But a fleet of gunboats is even now patrolling the oceans unobtrusively, with
orders to destroy instantly any strange case that may be found floating - to
destroy it and its contents. And if my word has any weight with the English
government and the nations of the world, the seas will be so patrolled until
doomsday shall let down the curtain on the races of today."
"At
night I dream of them, sometimes," I muttered, "sleeping in their
lacquered cases, which drip with strange seaweed, far down among the green
surges - where unholy spires and strange towers rise in the dark ocean."
"We
have been face to face with an ancient horror," said Gordon somberly,
"with a fear too dark and mysterious for the human brain to cope with.

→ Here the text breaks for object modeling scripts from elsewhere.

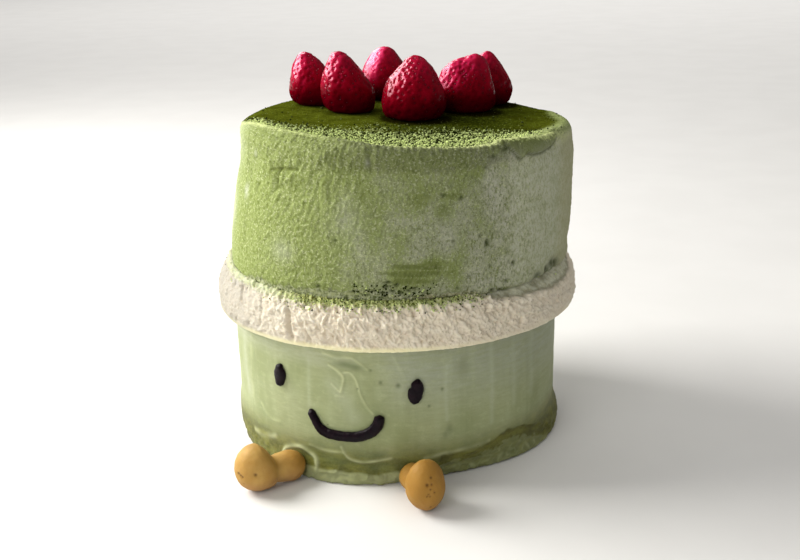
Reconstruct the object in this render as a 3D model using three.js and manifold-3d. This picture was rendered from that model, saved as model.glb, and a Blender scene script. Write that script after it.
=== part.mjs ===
// A small two-tier matcha cake with a smiling face, a rough cream layer between the tiers,
// six hulled strawberries on its dusted top and two round-footed marzipan legs.
//
// Millimetres, +Z up. The origin is the centre of the flat base, on the surface that the cake
// stands on. The face looks along -Y. Angles round the cake are in degrees: 0 is the front (-Y),
// and they grow towards +X.

import * as THREE from "three";
import { mergeVertices } from "three/addons/utils/BufferGeometryUtils.js";
import Module from "manifold-3d";

const wasm = await Module();
wasm.setup();

// ---- Driving dimensions -------------------------------------------------------------------

const WALL_R = 78.5; // both tiers: a 6 inch sponge with about 2.5 mm of frosting on its side
const CREAM_R = 86; // the cream layer stands proud of both tiers
const LOWER_H = 66; // top of the lower tier
const CREAM_H = 20.5; // thickness of the cream layer
const UPPER_H = 64; // height of the upper tier at the middle of its top
const GAP = 0.3; // between pieces that touch

const CREAM_Z = LOWER_H + GAP;
const UPPER_Z = CREAM_Z + CREAM_H + GAP;
const TOP_Z = UPPER_Z + UPPER_H;

// The upper tier was set down a little askew: off the middle, leaning, and with a sloping top.
const LEAN_TOWARDS = 108; // degrees round the cake
const CREAM_OFFSET = 0.8; // how far the cream layer sits off the lower tier's axis
const UPPER_OFFSET = 1.2; // how far the upper tier's base sits off that axis
const LEAN = 0.108; // sideways shift for each unit of height
const TOP_FALL = 0.033; // fall of the top for each unit towards LEAN_TOWARDS

// Each leg is a stub from the wall, and a round foot at its end.
const LEFT_LEG = { width: 19.7, height: 22, stub: 7.2 };
const RIGHT_LEG = { width: 17.2, height: 23.7, stub: 6.3 };

// Levels of the lower tier's wall, closer together where it bulges and tucks in at its foot.
const LOWER_LEVELS = [0, 3.5, 7, 11, 16, 23, 32, 43, 54, LOWER_H];

// ---- Small helpers ------------------------------------------------------------------------

const { sin, cos, PI, abs, max, min, sqrt, hypot, atan2, floor } = Math;
const rad = (degrees) => (degrees * PI) / 180;
const mix = (a, b, t) => a + (b - a) * t;
const smooth = (t) => {
  const s = min(1, max(0, t));
  return s * s * (3 - 2 * s);
};
const bump = (offset, halfWidth) => smooth(1 - abs(offset) / halfWidth);

// Shortest way round from one angle to another, in degrees.
const turn = (from, to) => ((((to - from) % 360) + 540) % 360) - 180;

// Angle round the cake of a point, in degrees, and the point at an angle and radius.
const angleOf = (x, y) => (atan2(x, -y) * 180) / PI;
const at = (degrees, r) => [r * sin(rad(degrees)), -r * cos(rad(degrees))];

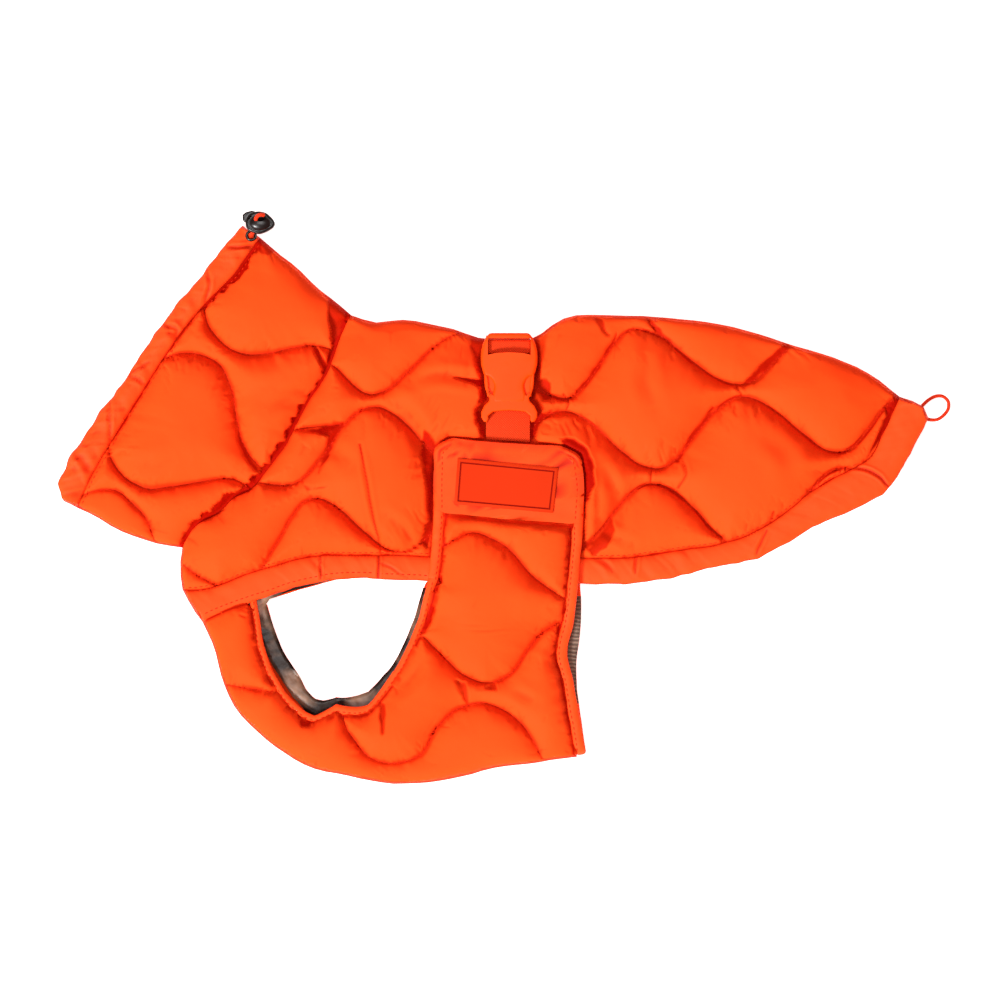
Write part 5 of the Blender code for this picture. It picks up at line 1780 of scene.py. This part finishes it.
@dataclass
class Buckle:
    """Side-release buckle in moulded acetal: the socket with its webbing slot, and the prongs."""

    low: float = DECK_TOP + STRAP_THICK + 2 * GAP
    thick: float = 8.6
    edge: float = 1.7
    crown: float = 0.9  # how far the middle rises
    half_width: float = 16.5
    sharp: float = 40.0
    socket_half: tuple = (
        (8.6, 57.6), (9.6, 60.3), (9.6, 62.6), (8.7, 65.6), (8.6, 68), (9.7, 70.8), (11.4, 72.6),
        (13.9, 73.0), (14.9, 75.6), (15.9, 79.6), (16.1, 83.2), (15.8, 87.4), (15.0, 91.0),
        (13.4, 94.6), (11.4, 97.0), (9.5, 97.4))
    prong_half: tuple = (
        (9.2, 52.8), (11.9, 50.4), (11.8, 48.6), (12.6, 46.8), (14.4, 47.3), (15.8, 49.6),
        (15.9, 52.6), (14.2, 56.2), (11.6, 58.8), (11.2, 60.4), (12.4, 62.6), (13.6, 66.0),
        (14.0, 69.4), (14.2, 74.8), (12.8, 74.6), (12.0, 71.6), (11.5, 67.6), (11.5, 64.6),
        (10.9, 62.6), (8.0, 62.0))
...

Fortune has been with us; she may not again favor the sons of men. It is best
that we be ever on our guard. The universe was not made for humanity alone;
life takes strange phases and it is the first instinct of nature for the
different species to destroy each other. No doubt we seemed as horrible to the
Master as he did to us. We have scarcely tapped the chest of secrets which
nature has stored, and I shudder to think of what that chest may hold for the
human race."
"That's
true," said I, inwardly rejoicing at the vigor which was beginning to
course through my wasted veins, "but men will meet obstacles as they come,
as men have always risen to meet them. Now, I am beginning to know the full
worth of life and love, and not all the devils from all the abysses can hold
me."
Gordon
smiled.
"You
have it coming to you, old comrade. The best thing is to forget all that dark
interlude, for in that course lies light and happiness."